Understanding your audience is essential to successful writing.  To analyze your audience, your readers, consider the following factors:

 

  • Educational background and English-language ability
  • Knowledge and experience levels
  • Concerns and characteristics
  • Attitudes towards your purpose and information

Your understanding of your audience's reading ability and their knowledge of and familiarity with related concepts and terms will enable you to determine the extent and kinds of information that you should include in your writing.  For example, if your audience is familiar with the subject matter and will readily understand terms and concepts, then you will not need to explain or define them. However, if your audience is not familiar with the subject matter or is not fluent in the English language, it will be important for you to explain the unfamiliar concepts and terms in a language, style, and tone that they will understand. 

 

For the primary audience, determine his/her level of knowledge of and familiarity with the information and consider what relevant information and underlying assumptions are important for this reader to know and what will satisfy his/her needs.  When assessing the needs of the course instructor as reader, look to the specific assignment instructions that accompany the case.  The instructor will often be very specific in what she/he does and does not want to see as part of the case write-up.

 

 

Steps to Solve the Case Problem and Write the Case Response

 

In preparing to develop a solution for the case and write a case response, the writer should:

 

1.     Determine the question(s) the readers want answered.  Assess the readers and be sure to address the needs of both the primary and secondary readers.

 

2.     Analyze the problem. Do this by reviewing the details of the case and the course materials relevant to the case. Search for specific clues and information that relate to each questions you have identified in #1 above. Determine possible solutions for the problem. 

 

3.     Establish criteria for solving the problem and evaluate alternative solutions based on these criteria.
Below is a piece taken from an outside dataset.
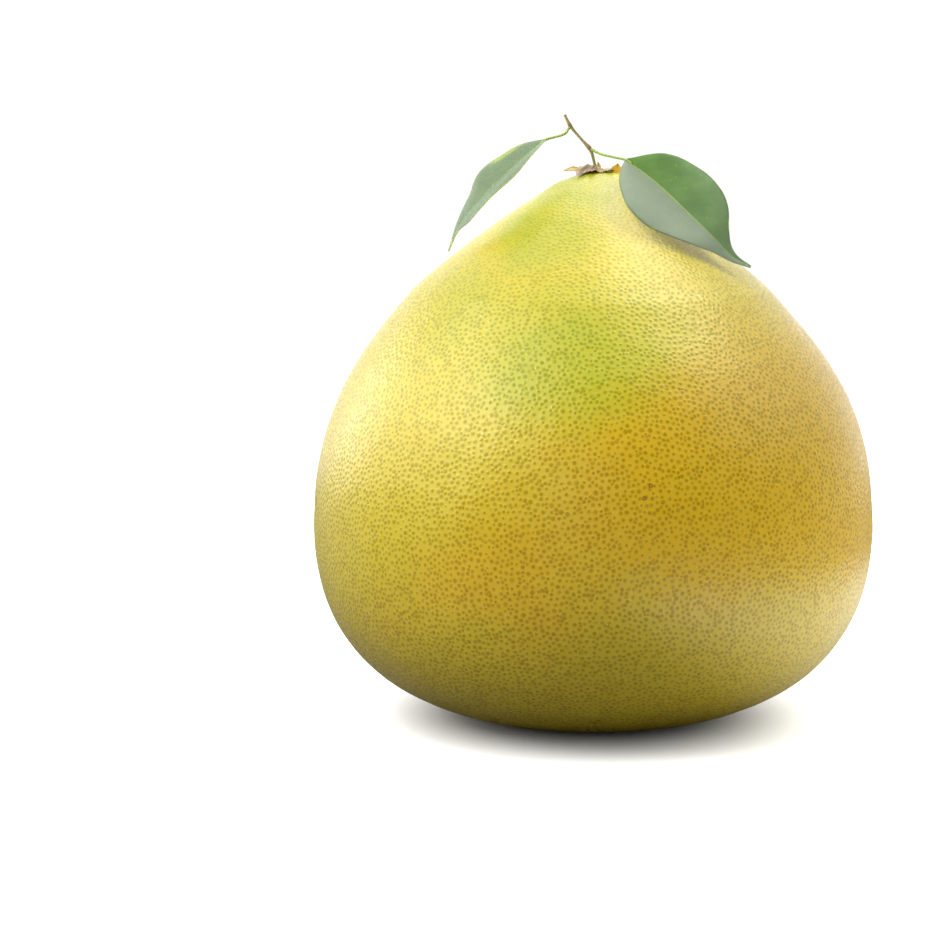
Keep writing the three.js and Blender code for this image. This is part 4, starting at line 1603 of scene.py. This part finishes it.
class POMELO_OT_calyx(bpy.types.Operator):
    """Make the dried calyx round the foot of the twig"""

    bl_idname = "pomelo.calyx"
    bl_label = "Dried Calyx"

    def execute(self, context):
        make_calyx(context.scene.pomelo_calyx)
        return {"FINISHED"}


class POMELO_OT_twig(bpy.types.Operator):
    """Make the woody twig with its two nodes"""

    bl_idname = "pomelo.twig"
    bl_label = "Twig"

    def execute(self, context):
        make_twig(context.scene.pomelo_twig)
        return {"FINISHED"}


class POMELO_OT_leaves(bpy.types.Operator):
    """Make the two leaves with their stalks"""

    bl_idname = "pomelo.leaves"
    bl_label = "Leaves"

    def execute(self, context):
        make_leaves(context.scene.pomelo_leaf, context.scene.pomelo_twig)
        return {"FINISHED"}


SETTINGS = {
    "pomelo_stage": StageSettings,
    "pomelo_rind": RindSettings,
    "pomelo_calyx": CalyxSettings,
    "pomelo_twig": TwigSettings,
    "pomelo_leaf": LeafSettings,
}
OPERATORS = [POMELO_OT_stage, POMELO_OT_rind, POMELO_OT_calyx, POMELO_OT_twig, POMELO_OT_leaves]


class POMELO_PT_pieces(bpy.types.Panel):
    """The pomelo's pieces and their settings"""

    bl_label = "Pomelo"
    bl_idname = "POMELO_PT_pieces"
    bl_space_type = "VIEW_3D"
    bl_region_type = "UI"
    bl_category = "Pomelo"

    def draw(self, context):
        for operator, name in zip(OPERATORS, SETTINGS):
            box = self.layout.box()
            box.operator(operator.bl_idname)
            settings = getattr(context.scene, name)
            for setting in settings.bl_rna.properties:
                if not setting.is_readonly and setting.identifier != "name":
                    box.prop(settings, setting.identifier)


CLASSES = [*SETTINGS.values(), *OPERATORS, POMELO_PT_pieces]


def register():
    for item in CLASSES:
        bpy.utils.register_class(item)
    for name, group in SETTINGS.items():
        setattr(bpy.types.Scene, name, PointerProperty(type=group))


def unregister():
    for name in SETTINGS:
        delattr(bpy.types.Scene, name)
    for item in reversed(CLASSES):
        bpy.utils.unregister_class(item)


def main():
    register()
    for operator in OPERATORS:
        group, name = operator.bl_idname.split(".")
        getattr(getattr(bpy.ops, group), name)()


if __name__ == "__main__":
    main()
In your analysis of the problem and based on your opinion and knowledge, which solution will work and why?  Which ones will not work and why?

 

4.     Determine what information you need to write the response and how you should organize it. When writing your draft, you should identify the strategic issues and problems as well as analyze and evaluate the possible solution.

 

5.     Support your proposed solution by providing supporting evidence and/or using examples to show the accounting concepts or relationships.  How you arrange your support depends upon the reader's familiarity with your subject, their ability to follow your argument, and their attitude toward the problem.  Supporting evidence and/or examples strengthen a case response by providing the readers with other ways of understanding technical relationships, concepts, and terms; by confirming information or explaining the content of the case; and by clarifying critical information applicable to a particular course of action or the proposed solution.

 

6.    Make a recommendation or recommendations to the readers that explain to him/her the significance of your findings.  In a case response, make your recommendation(s) where it will have the greatest impact on the readers, either at the beginning or end of your support section.  In a memorandum format (for use within an organization), you should place your recommendation(s) at the beginning since readers of memos typically read the first few paragraphs, then scan the remaining sections for the information in which they are interested.  You can repeat your recommendation(s) at the end to reinforce your argument.  In a letter format (for use outside an organization), place your recommendation(s) at the end.  Readers of letters typically read for understanding and/or clarification so present your findings, develop a course of action, and then conclude the response with your recommendation(s).

 

Final Suggestions on Case Response Writing

 

In writing your response, avoid the following errors:

 

  • Inadequate role playing.  Take on a role in the case and write from that point of view.
    Poorly organized data.  Write concisely, coherently, and clearly when reporting information.
  • Failure to answer the question fully.  Be sure to address all parts of the assignment.
  • Ineffective integration of supporting materials/examples, outside readings and course content.  Demonstrate your knowledge and expertise by integrating information from all these sources fully in your case response.
    Failure to provide supporting evidence and/or examples to substantiate your proposed solution.
  • Use of irrelevant information in supporting your solution. Distinguish between relevant and irrelevant information, address the underlying assumptions in the choosing a course of action, and avoid subjective interpretations that have no relationship to the case and the problem.
  • No conclusion or recommendation(s).  Be sure to recommend a course of action or solution and explain how the recommendation(s) meet the needs of and are beneficial to the reader(s).

As a writer, you should be aware of the characteristics of the different types of audiences (see Figure 1 for Audience Analysis) and how to satisfy the needs of each type of reader.  For example, lay persons read for learning and interest whereas executives read to make decisions.  When writing a case response, you must consider how well the readers will understand the words, concepts, and principles that you include in your response, but you must also decide what kinds of information these readers will need to order to satisfy the purpose of the case response.  As you write your response, keep your audience in mind. Then choose the amount and level of content that fulfills your purpose yet satisfies your readers' needs.   


References:


Alfred, Gerald J., Brusaw, Charles T. and Oliu, Walter E(sixth  

           edition).  The Business Writer's Handbook.

 

Forman, Janis and Kelly, Kathleen (1990).  The Random House

           Guide to Business Writing.


Pearshall, Thomas E. (1997).  The Elements of Technical Writing. 

 

Pensrose, John M., Rasberry, Robert W. and Myers, Robert J.

           (1991).  Advanced Business Communications. 

 

Rubens, Philip, general editor (1992).  Science and Technical

           Writing:  A Manual of Style.